▸ YOUR INSTRUCTIONS
Extract the lines that hold the string "materials".

▸ MATERIAL PROVIDED
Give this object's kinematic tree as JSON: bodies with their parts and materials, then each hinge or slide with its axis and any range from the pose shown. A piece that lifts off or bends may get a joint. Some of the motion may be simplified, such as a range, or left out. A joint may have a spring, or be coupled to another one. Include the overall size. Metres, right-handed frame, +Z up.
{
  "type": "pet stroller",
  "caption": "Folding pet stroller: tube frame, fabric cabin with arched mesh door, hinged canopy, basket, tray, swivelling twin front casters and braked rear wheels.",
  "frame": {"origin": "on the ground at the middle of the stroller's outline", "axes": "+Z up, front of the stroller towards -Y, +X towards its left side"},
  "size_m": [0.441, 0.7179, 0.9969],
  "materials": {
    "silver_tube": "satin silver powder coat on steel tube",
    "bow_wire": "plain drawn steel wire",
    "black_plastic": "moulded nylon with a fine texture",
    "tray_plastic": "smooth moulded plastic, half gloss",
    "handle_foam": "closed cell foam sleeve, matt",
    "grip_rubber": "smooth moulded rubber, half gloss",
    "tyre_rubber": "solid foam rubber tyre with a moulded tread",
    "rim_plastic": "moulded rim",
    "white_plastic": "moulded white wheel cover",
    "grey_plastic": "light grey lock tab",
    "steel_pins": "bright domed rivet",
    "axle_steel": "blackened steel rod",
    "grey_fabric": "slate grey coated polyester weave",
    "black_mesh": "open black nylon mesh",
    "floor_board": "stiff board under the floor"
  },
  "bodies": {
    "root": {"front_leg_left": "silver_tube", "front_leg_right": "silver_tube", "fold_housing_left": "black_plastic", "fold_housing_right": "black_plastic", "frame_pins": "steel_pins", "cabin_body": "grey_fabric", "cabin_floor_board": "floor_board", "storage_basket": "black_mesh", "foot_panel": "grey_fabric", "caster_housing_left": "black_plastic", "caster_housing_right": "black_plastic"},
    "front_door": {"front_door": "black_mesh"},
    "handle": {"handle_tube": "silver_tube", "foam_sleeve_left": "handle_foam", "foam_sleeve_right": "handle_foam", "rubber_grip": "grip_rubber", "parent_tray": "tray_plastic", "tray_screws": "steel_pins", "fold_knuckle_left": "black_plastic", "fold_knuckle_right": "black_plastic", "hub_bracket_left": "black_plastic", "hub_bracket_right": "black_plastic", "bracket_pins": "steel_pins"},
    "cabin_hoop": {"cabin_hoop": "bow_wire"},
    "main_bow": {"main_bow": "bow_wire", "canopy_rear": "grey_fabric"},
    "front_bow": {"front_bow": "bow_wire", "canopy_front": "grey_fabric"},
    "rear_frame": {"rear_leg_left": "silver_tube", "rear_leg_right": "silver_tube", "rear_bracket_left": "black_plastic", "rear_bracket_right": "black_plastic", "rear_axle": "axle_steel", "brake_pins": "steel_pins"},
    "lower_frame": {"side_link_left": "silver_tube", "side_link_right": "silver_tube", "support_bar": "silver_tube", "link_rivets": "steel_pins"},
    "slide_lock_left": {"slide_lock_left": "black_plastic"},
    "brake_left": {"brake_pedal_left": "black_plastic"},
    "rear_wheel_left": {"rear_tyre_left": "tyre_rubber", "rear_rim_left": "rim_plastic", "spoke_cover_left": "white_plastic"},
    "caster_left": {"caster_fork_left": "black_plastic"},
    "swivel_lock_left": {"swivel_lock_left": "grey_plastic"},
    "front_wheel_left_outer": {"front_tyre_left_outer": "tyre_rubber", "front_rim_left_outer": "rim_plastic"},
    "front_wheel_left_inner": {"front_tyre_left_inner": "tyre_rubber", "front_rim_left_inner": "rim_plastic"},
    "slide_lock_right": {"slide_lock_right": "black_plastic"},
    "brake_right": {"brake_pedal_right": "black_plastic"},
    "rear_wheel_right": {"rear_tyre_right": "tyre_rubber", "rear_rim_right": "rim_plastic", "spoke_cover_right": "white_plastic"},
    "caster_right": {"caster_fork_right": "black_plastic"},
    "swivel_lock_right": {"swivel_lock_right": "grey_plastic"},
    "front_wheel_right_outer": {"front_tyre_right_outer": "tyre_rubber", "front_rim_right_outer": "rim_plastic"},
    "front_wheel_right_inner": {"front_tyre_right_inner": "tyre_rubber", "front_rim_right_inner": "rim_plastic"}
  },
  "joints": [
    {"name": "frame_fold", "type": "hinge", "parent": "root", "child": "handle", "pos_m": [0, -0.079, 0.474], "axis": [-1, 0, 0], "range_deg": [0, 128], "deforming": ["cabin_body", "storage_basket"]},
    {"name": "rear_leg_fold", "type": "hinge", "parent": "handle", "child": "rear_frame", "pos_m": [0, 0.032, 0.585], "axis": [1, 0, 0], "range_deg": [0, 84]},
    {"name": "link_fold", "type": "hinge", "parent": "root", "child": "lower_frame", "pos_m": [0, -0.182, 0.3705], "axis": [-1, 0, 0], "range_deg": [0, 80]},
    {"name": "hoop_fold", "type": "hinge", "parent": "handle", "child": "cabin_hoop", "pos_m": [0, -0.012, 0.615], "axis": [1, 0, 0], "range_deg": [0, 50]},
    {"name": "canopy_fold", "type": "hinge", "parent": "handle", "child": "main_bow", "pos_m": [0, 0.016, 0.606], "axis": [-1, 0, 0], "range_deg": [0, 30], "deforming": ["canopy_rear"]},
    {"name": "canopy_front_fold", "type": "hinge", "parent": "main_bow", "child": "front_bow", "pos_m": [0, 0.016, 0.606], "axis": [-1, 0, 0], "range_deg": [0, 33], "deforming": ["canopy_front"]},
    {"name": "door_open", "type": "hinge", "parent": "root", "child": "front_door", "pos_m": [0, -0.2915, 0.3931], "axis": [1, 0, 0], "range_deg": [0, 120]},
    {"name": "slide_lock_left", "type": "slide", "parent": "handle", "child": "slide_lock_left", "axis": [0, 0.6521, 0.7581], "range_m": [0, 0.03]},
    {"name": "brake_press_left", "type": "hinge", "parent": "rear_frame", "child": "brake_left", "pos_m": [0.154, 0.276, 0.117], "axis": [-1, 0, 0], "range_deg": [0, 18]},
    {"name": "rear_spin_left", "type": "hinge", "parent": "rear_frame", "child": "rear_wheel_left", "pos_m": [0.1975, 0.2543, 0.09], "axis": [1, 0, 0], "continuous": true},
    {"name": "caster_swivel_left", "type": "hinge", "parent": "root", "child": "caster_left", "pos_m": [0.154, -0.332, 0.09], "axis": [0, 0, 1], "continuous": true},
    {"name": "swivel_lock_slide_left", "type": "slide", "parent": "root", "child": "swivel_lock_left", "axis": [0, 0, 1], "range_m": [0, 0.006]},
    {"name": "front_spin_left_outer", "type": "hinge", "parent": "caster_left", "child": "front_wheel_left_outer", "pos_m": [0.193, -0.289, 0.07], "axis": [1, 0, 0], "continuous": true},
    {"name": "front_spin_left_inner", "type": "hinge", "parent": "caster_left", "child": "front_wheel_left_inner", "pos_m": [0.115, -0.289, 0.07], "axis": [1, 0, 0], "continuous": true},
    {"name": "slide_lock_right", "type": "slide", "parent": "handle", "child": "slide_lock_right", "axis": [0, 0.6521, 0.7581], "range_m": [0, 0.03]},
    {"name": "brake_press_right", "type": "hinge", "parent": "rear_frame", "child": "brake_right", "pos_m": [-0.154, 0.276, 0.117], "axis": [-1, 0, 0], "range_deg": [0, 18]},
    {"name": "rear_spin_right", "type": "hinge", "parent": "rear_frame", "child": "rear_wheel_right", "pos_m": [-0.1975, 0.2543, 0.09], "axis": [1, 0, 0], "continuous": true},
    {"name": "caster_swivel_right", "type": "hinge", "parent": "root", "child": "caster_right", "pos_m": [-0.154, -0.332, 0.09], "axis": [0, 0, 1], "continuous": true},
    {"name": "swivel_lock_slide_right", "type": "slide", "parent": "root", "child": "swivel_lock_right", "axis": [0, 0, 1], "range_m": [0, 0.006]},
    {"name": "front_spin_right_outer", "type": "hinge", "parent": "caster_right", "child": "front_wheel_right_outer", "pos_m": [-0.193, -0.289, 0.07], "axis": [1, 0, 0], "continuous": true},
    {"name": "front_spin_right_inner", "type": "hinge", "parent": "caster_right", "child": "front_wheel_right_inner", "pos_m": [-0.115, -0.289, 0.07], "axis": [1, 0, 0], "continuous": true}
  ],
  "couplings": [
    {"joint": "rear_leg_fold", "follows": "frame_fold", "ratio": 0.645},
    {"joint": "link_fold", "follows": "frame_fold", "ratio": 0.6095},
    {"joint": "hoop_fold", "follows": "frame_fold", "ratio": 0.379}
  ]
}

▸ THE SOLUTION
Give this object's kinematic tree as JSON: bodies with their parts and materials, then each hinge or slide with its axis and any range from the pose shown. A piece that lifts off or bends may get a joint. Some of the motion may be simplified, such as a range, or left out. A joint may have a spring, or be coupled to another one. Include the overall size. Metres, right-handed frame, +Z up.
  "materials": {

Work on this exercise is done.